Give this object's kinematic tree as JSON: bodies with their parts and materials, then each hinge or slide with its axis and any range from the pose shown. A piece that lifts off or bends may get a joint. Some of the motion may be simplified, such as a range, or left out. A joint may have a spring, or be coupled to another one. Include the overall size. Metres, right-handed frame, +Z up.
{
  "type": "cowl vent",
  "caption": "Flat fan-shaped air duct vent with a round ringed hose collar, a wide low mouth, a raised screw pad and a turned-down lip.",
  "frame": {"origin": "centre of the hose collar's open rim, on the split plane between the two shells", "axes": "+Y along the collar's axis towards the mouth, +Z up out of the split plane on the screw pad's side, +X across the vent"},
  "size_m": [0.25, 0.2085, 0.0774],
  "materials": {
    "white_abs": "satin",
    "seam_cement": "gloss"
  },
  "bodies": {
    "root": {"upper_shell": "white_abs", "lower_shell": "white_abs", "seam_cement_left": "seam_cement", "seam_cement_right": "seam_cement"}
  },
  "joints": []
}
################
Goal of the exercise:
Copy out every line holding the string "with".

Exercise answer:
Give this object's kinematic tree as JSON: bodies with their parts and materials, then each hinge or slide with its axis and any range from the pose shown. A piece that lifts off or bends may get a joint. Some of the motion may be simplified, such as a range, or left out. A joint may have a spring, or be coupled to another one. Include the overall size. Metres, right-handed frame, +Z up.
  "caption": "Flat fan-shaped air duct vent with a round ringed hose collar, a wide low mouth, a raised screw pad and a turned-down lip.",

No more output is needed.